Arabia Saudita, la lenta emancipazione delle donne nella società islamica maschilista – Asia News

Nella monarchia islamica solo le nobili, mogli e figlie di grandi uomini d’affari hanno la possibilità di lavorare. Ma nel Paese almeno 1,7 milioni di donne sono disoccupate e segregate in casa. La battaglia di Reem Asaad, manager di successo, per dare dignità al lavoro femminile da sempre stigmatizzato dalla società regolata dalla sharia islamica.

Riyadh (AsiaNews/ Agenzie) – Fra le 100 donne più influenti nel mondo arabo, 15 sono saudite. A stilare la classifica è Ceo Middle East, rivista specializzata in analisi sulla regione medio orientale. La maggior parte di esse sono manager di successo appartenenti alla nobiltà locale, o mogli di grandi uomini d’affari. Lubna Olayan, a capo della Olayan Financing Company, occupa il secondo posto nella classifica, dominata dal Sheikha Lubna Al-Qasim, ministro degli Esteri degli emirati arabi uniti. Al terzo posto si torva un’altra saudita, la principessa Ameerah Al-Taweel. Tuttavia la loro condizione è molto diversa da quella delle migliaia di donne che vivono nel regno, colpite da un tasso di disoccupazione superiore al 30% frutto delle leggi islamiche che vedono la donna segregata in casa e le impediscono di lavorare.

In Arabia Saudita alle donne sono vietati varie tipologie di impiego. Le poche che hanno un lavoro, comprese quelle che operano nell’alta finanza, devono sempre sottostare al controllo di un “guardiano” uomo. A causa di tali restrizioni circa 1,7 milioni di donne non ha un’occupazione, anche se oltre il 50% ha una formazione universitaria. Il regno del Golfo è l’unico Paese al mondo che proibisce alle donne di guidare l’auto, votare alle elezioni e chiede di avere l’autorizzazione di un uomo per lavorare, viaggiare o aprire un conto in banca.
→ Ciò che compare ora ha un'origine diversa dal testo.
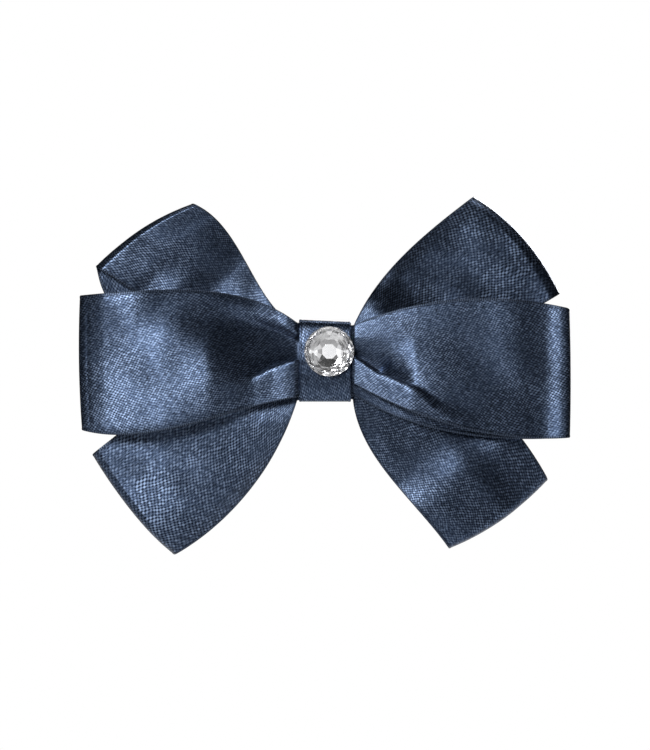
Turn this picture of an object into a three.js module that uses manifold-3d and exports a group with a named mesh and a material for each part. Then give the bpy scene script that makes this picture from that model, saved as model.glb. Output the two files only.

Reem Asaad, è una manager di successo impiegata alla Saudi Fransi Capital Bank, dove si occupa della consulenza sulle vendite e gli investimenti. Essa è divenuta famosa per aver iniziato nel 2008 una battaglia legale contro il regno per consentire alle donne di lavorare nei negozi di biancheria, sostituendo o affiancando i colleghi uomini.

“Tutto è iniziato nel 2008 – racconta la Asaad – mi trovavo in un negozio della capitale e stavo rovistando fra i prodotti, ma non riuscivo a trovare un reggiseno e slip della mia misura. Così ho provato ad aprire una delle scatole in esposizione, ma sono stata subito fermata dall’inserviente uomo, che mi ha ammonito sostenendo che non voleva avere problemi con la muttawa, la polizia religiosa”. Nei negozi di vestiti e biancheria non esistono camerini, quindi occorre andare a occhio. “Io però – sottolinea – sono una cliente esigente. Così sono andata alla cassa ho aperto la scatola e ho chiesto al commesso di provare il reggiseno sulle sue spalle, suscitando un vero e proprio scandalo”.